Logistics & Distribution
Distribution is diversified across EBOs, MBOs, National Chain Stores (LFS), and e-commerce. E-commerce contribution stood at 19% in FY22 and is expected to remain a key growth channel.
Strategic Growth
Expected Growth Rate
11-15%
Growth Strategy
Growth is targeted through the integration of Kraus Casuals to capture the women's denim segment, expansion of the 'Junior Killer' brand, and increasing the retail footprint via a lease-based model. The company is focusing on 'Same Store Sales Growth' (SSSG) and expanding its presence in the MBO channel for brands like Lawman.
Products & Services
Branded jeans, shirts, t-shirts, trousers, and a wide range of casual, formal, clubwear, and ethnic apparel for men, women, and children.
Brand Portfolio
Killer, Integriti, Lawman, Easies, Desi Belle, Junior Killer, and Kraus.
New Products/Services
The launch of 'Junior Killer' and the acquisition of 'Kraus' (women's denim) are expected to diversify the revenue base, with Kraus already contributing 5-7% to consolidated 9MFY25 revenue.
Market Expansion
Rapid expansion of EBOs (Exclusive Brand Outlets) using a FOFO (Franchisee Owned Franchisee Operated) model, which typically achieves store-level breakeven within the first year.
Market Share & Ranking
Established leader in the domestic menswear segment, particularly in the branded denim category.
Strategic Alliances
Acquired a 50% stake in Kraus Casuals Private Limited (KCPL) in June 2024 for INR 160 Cr to strengthen the women's wear portfolio.
External Factors
Industry Trends
The Indian apparel industry is shifting toward branded wear and e-commerce. KKCL has positioned itself by increasing e-commerce revenue to 19% and expanding its brand portfolio to cover men, women, and kids.
Competitive Landscape
Faces intense competition from global premium brands and domestic mass-market players, as well as aggressive pricing from e-commerce platforms.
Competitive Moat
Moat is built on strong brand recall for 'Killer' (established 1980) and a massive distribution network of 591 stores. This is sustainable due to the high ROI for franchisees (breakeven in <1 year) and deep penetration in the MBO channel.

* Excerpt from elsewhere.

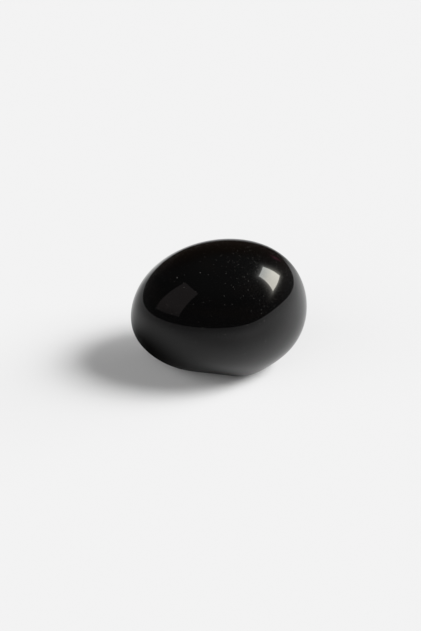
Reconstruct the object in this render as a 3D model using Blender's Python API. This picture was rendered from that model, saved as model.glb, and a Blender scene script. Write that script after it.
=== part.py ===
"""A polished obsidian egg: one piece of black volcanic glass that rests on a small flat.

Blender 4.5, metres, +Z up. The origin is on the resting plane, under the middle of the outline.
The long axis lies along X with the blunt end at +X, and the near side faces -Y.
"""

import math

import bmesh
import bpy
from mathutils import Matrix, Vector

# The egg before it is laid down: a body turned about its long axis
LENGTH = 0.048               # from the small end to the blunt end
THICKNESS = 0.0378           # across the long axis, at the middle
BLUNT_TAPER = 0.043          # share that the thickness grows by, from the middle to the blunt end
FULLNESS = 0.08              # pushes the shoulders out, towards both ends

# How it lies
PITCH = math.radians(4.6)    # the blunt end is raised
FLAT_DEPTH = 0.0011          # how much is ground away to make the flat that it rests on

# Where the hand polish left it flatter than a true egg, or fuller where the depth is negative.
# Each place is given by its azimuth and elevation seen from the centre, in degrees, then the
# depth as a share of the distance to the centre, and how far it spreads, as a share of the same.
SOFT_FACETS = (
    (-111.6, -53.0, 0.052, 0.422),   # low on the near side, left of the flat
    (-34.4, 5.7, 0.071, 0.526),      # the near side of the blunt end
    (-174.5, -14.6, -0.035, 0.376),  # just under the small end
    (-54.2, -53.8, -0.037, 0.248),   # low on the near side, right of the flat
    (-7.7, -19.8, -0.022, 0.494),    # just under the blunt end
)

# Mesh
SEGMENTS = 72                # around the long axis
RINGS = 44                   # from end to end
RIM_SNAP = 0.00008           # points this near the flat's plane are moved onto it
SHARP_ANGLE = math.radians(30)

OBSIDIAN_BLACK = (0.006, 0.0055, 0.0055, 1.0)
MIRROR_POLISH = 0.03


def clear_scene():
    """Remove every object that the scene starts with."""
    for scene_object in list(bpy.data.objects):
        bpy.data.objects.remove(scene_object, do_unlink=True)


def egg_point(unit):
    """Move a point of the unit sphere, poles on Z, to an egg whose long axis is X."""
    along = unit.z
    shoulder = math.sqrt(1.0 + FULLNESS * along ** 2)
    radius = THICKNESS / 2 * shoulder * (1.0 + BLUNT_TAPER * along)
    return Vector((along * LENGTH / 2, unit.x * radius, unit.y * radius))


def direction(azimuth, elevation):
    """Return the unit vector at an azimuth from +X and an elevation, both in degrees."""
    turn = math.radians(azimuth)
    lift = math.radians(elevation)
    return Vector((math.cos(lift) * math.cos(turn), math.cos(lift) * math.sin(turn), math.sin(lift)))


def polished(point):
    """Press the soft facets into a point of the lying egg, towards its centre."""
    outward = point.normalized()
    for azimuth, elevation, depth, spread in SOFT_FACETS:
        reach = (outward - direction(azimuth, elevation)).length / spread
        point = point * (1.0 - depth * math.exp(-reach ** 2))
    return point


def extent(mesh, axis):
    """Return the lowest and highest coordinate of a mesh along one axis."""
    values = [vertex.co[axis] for vertex in mesh.verts]
    return min(values), max(values)


def grind_flat(mesh):
    """Lower the stone into the plane z = 0 and cut away what is below it."""
    lowest, _ = extent(mesh, 2)
    bmesh.ops.translate(mesh, verts=mesh.verts, vec=(0.0, 0.0, -lowest - FLAT_DEPTH))
    for vertex in mesh.verts:
        if abs(vertex.co.z) < RIM_SNAP:
            vertex.co.z = 0.0
    everything = mesh.verts[:] + mesh.edges[:] + mesh.faces[:]
    cut = bmesh.ops.bisect_plane(
        mesh, geom=everything, plane_co=(0, 0, 0), plane_no=(0, 0, 1), clear_inner=True
    )
    rim = [item for item in cut["geom_cut"] if isinstance(item, bmesh.types.BMEdge)]
    bmesh.ops.contextual_create(mesh, geom=rim)


def centre_outline(mesh):
    """Put the middle of the stone's outline, seen from above, over the origin."""
    shift = Vector((-sum(extent(mesh, 0)) / 2, -sum(extent(mesh, 1)) / 2, 0.0))
    bmesh.ops.translate(mesh, verts=mesh.verts, vec=shift)


def obsidian_material():
    """Black volcanic glass with a mirror polish."""
    material = bpy.data.materials.new("obsidian")
    material.use_nodes = True
    shader = material.node_tree.nodes["Principled BSDF"]
    shader.inputs["Base Color"].default_value = OBSIDIAN_BLACK
    shader.inputs["Roughness"].default_value = MIRROR_POLISH
    shader.inputs["Metallic"].default_value = 0.0
    return material


def make_stone():
    """Build the whole stone as one closed solid."""
    mesh = bmesh.new()
    bmesh.ops.create_uvsphere(mesh, u_segments=SEGMENTS, v_segments=RINGS, radius=1.0)
    laid_down = Matrix.Rotation(-PITCH, 3, "Y")
    for vertex in mesh.verts:
        vertex.co = polished(laid_down @ egg_point(vertex.co))
    grind_flat(mesh)
    centre_outline(mesh)
    bmesh.ops.recalc_face_normals(mesh, faces=mesh.faces)
    data = bpy.data.meshes.new("obsidian_egg")
    mesh.to_mesh(data)
    mesh.free()
    data.shade_smooth()
    data.set_sharp_from_angle(angle=SHARP_ANGLE)
    data.materials.append(obsidian_material())
    stone = bpy.data.objects.new("obsidian_egg", data)
    bpy.context.scene.collection.objects.link(stone)


clear_scene()
make_stone()
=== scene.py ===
"""The looks of a polished obsidian egg: volcanic glass on a pale table in soft studio light.

Everything is in metres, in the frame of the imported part: +Z up, the origin on the resting plane.
The stone's long axis lies along X with the blunt end at +X, and its near side faces -Y.
A direction is an azimuth from +X and an elevation, both in degrees. Radiances are linear RGB.
"""

import math

import bmesh
import bpy
from mathutils import Matrix, Vector, noise


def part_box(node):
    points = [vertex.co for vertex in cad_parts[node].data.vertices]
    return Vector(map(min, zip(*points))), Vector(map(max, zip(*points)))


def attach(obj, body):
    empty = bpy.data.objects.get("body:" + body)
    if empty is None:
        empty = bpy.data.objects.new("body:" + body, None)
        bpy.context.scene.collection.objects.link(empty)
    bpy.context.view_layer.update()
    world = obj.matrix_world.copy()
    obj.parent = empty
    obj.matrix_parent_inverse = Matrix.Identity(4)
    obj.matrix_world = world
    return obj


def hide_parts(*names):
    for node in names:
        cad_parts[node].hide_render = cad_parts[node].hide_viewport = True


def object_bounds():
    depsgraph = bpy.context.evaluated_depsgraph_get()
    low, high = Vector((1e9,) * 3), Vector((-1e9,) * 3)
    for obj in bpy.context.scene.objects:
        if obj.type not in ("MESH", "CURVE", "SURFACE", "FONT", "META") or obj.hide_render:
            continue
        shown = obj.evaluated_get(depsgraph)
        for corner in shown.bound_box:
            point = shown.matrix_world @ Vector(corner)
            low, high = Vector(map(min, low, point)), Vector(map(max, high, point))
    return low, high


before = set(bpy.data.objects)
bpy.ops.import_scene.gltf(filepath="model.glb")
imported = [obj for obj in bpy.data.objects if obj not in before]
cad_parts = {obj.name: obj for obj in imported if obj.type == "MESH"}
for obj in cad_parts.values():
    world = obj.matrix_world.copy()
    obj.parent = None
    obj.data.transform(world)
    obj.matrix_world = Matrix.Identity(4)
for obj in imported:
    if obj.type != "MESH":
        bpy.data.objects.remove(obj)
CAD_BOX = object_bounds()

STONE_NODE = "obsidian_egg"

# ---- Camera: the place it had when the picture was taken, for a picture of 421 x 631 ----
IMAGE_WIDTH = 421
IMAGE_HEIGHT = 631
SENSOR_MM = 36.0                     # along the picture's long side
FOCAL_PIXELS = 1392.1                # focal length, in pixels of the picture
CAMERA_DISTANCE = 0.38005            # from the middle of the stone's box
CAMERA_ELEVATION = 33.13             # degrees that it looks down
CAMERA_YAW = 3.51                    # degrees that it looks towards +X
AIM_PIXEL = (219.1, 306.05)          # where the middle of the stone's box appears
CLIP_START = 0.01
CLIP_END = 20.0

# ---- The stone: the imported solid's own shape, made finer ----
LENGTH = 0.048                       # from the small end to the blunt end
THICKNESS = 0.0378                   # across the long axis, at the middle
BLUNT_TAPER = 0.043                  # share that it thickens by, from the middle to the blunt end
FULLNESS = 0.08                      # pushes the shoulders out, towards both ends
PITCH = math.radians(4.6)            # the blunt end is raised
FLAT_DEPTH = 0.0011                  # how much is ground away to make the flat that it rests on
SOFT_FACETS = (                      # azimuth, elevation, depth and spread (shares of the radius)
    (-111.6, -53.0, 0.052, 0.422),
    (-34.4, 5.7, 0.071, 0.526),
    (-174.5, -14.6, -0.035, 0.376),
    (-54.2, -53.8, -0.037, 0.248),
    (-7.7, -19.8, -0.022, 0.494),
)
SPHERE_LEVEL = 7                     # icosphere subdivisions: 81,920 triangles
WAVER_HEIGHT = 0.000006              # what hand polishing leaves uneven
WAVER_PER_METRE = 150.0              # one waver is about 7 mm long
EGG_CENTRE = (0.00036, -0.00004, 0.01769)  # where directions to the dust are taken from
EGG_RADIUS = 0.020                   # the surface's mean distance from that centre

# ---- Obsidian: black volcanic glass with faint brown flow bands, polished and a little dusty ----
GLASS_BLACK = (0.0004, 0.0004, 0.00045, 1.0)
GLASS_BROWN = (0.0010, 0.0007, 0.0006, 1.0)
FLOW_TURN = (0.5, 0.35, 0.3)         # how the flow lies, radians
FLOW_STRETCH = (0.25, 0.6, 1.6)      # long along the flow, close across it
FLOW_PER_METRE = 140.0
FLOW_DETAIL = 5.0
FLOW_TWIST = 0.6
FLOW_EDGES = (0.42, 0.72)
GLASS_IOR = 1.5
GLOSS_ROUGHNESS = 0.02
HAZE_LEVEL = 0.028                   # a faint rough sheen under the gloss, from fine scratches and dust
HAZE_ROUGHNESS = (0.40, 0.54)
HAZE_PER_METRE = 70.0
HAZE_EDGES = (0.3, 0.7)
RIPPLE_HEIGHT = 0.0000003            # left by the polishing wheel
RIPPLE_PER_METRE = 900.0
PIT_DEPTH = 0.000006
PIT_RADIUS = 0.00009
PITS_PER_METRE = 420.0
PIT_SHARE = 0.25                     # how many of the possible pits are there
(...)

Macro Economic Sensitivity
Highly sensitive to consumer discretionary spending trends; a 1% decline in GDP growth typically correlates with reduced footfalls in retail outlets.
Consumer Behavior
Increasing preference for casualization and 'athleisure' has led the company to expand its casual wear offerings under the Killer and Kraus brands.
Geopolitical Risks
Exposure is primarily domestic, but global supply chain disruptions can impact the pricing of raw materials like cotton.
Regulatory & Governance
Industry Regulations
Complies with standard textile manufacturing norms and SEBI Listing Obligations (LODR) for its dividend distribution and risk management policies.
Taxation Policy Impact
Effective tax rate is approximately 24-25% based on PBT of INR 197.6 Cr and PAT of INR 149.2 Cr in FY25.
Risk Analysis
Key Uncertainties
The primary uncertainty is the successful integration of Kraus Casuals, which currently has lower margins and higher working capital days (151 days) compared to the parent company.

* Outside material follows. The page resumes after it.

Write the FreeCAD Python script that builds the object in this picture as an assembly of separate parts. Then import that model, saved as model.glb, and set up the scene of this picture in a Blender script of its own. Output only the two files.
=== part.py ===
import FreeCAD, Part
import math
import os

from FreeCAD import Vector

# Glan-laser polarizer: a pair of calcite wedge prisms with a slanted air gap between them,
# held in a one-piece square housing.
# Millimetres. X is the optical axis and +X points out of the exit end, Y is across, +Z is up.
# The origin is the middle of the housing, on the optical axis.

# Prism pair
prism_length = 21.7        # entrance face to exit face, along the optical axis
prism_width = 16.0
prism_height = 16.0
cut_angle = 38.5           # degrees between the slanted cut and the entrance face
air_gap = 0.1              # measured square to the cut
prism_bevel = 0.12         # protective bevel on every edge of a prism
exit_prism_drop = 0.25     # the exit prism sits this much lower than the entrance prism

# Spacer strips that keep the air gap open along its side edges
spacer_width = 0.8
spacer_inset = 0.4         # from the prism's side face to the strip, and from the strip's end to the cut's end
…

Geographic Concentration Risk
High concentration in the Eastern region of India, making the company vulnerable to regional economic downturns or logistical disruptions in that area.
Third Party Dependencies
Heavy reliance on the franchisee model (85% of stores are franchisee-operated) means operational success depends on the financial health and execution of third-party partners.
Technology Obsolescence Risk
Risk of digital disruption; the company is mitigating this by growing its e-commerce channel, which now accounts for nearly one-fifth of sales.
Credit & Counterparty Risk
Receivables quality is high, supported by a strong financial risk profile and a liquid surplus of over INR 320 Cr.